Data comparison chart (with accurate data) -> no one reads it
Colorful data comparison chart with graphics -> gets thousands of views in a week
So maybe?..
Colorful data comparison chart with graphics (with accurate data) -> drive traffic to this website?


It’s definitely worth a shot. Do we want to brainstorm what the graphic should be, or just wing it and see if something works? The good thing about this kind of advertising is that if something sucks, nobody sees it an nobody knows, so you can just toss out a million different graphics and see which one works.


How about a colourful photo of the top 10 producers on this site (i.e. max number of posts) with the caption: “Don’t believe the shit they try to make you believe on <enter name of site> , just ask the guys at Indie Recording Depot. They started out just like you and will answer all your questions”
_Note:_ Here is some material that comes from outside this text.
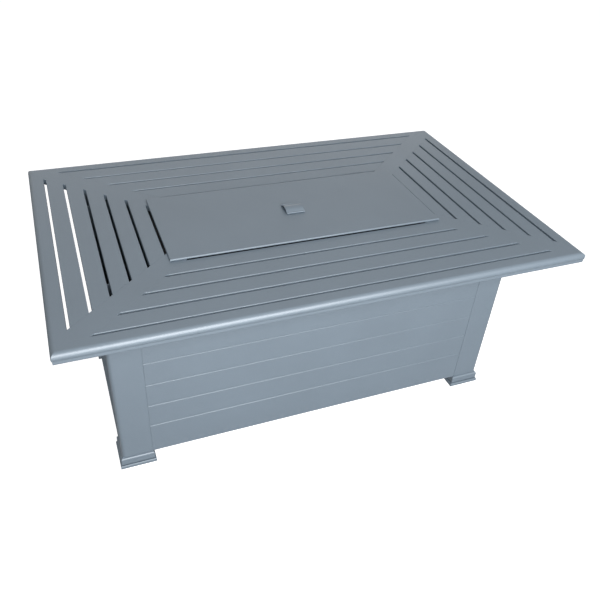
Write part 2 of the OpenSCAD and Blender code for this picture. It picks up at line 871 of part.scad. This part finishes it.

Sure. I’m no graphics guy though…I intrigued (more like amused) by the fact that even ~bad~ graphics like this one get noticed like this. I’m certain that’s whats making this thing circulate, because you can’t even read the text! I’d have to fumble around with the software to get a graphic going, but I could give it a shot.

If we want to make genera specific or goal specific clickbait as @Cristina mentioned, I imagine you’d have to change the color scheme and style for a rap-r/b-hiphop thing opposed to a general one.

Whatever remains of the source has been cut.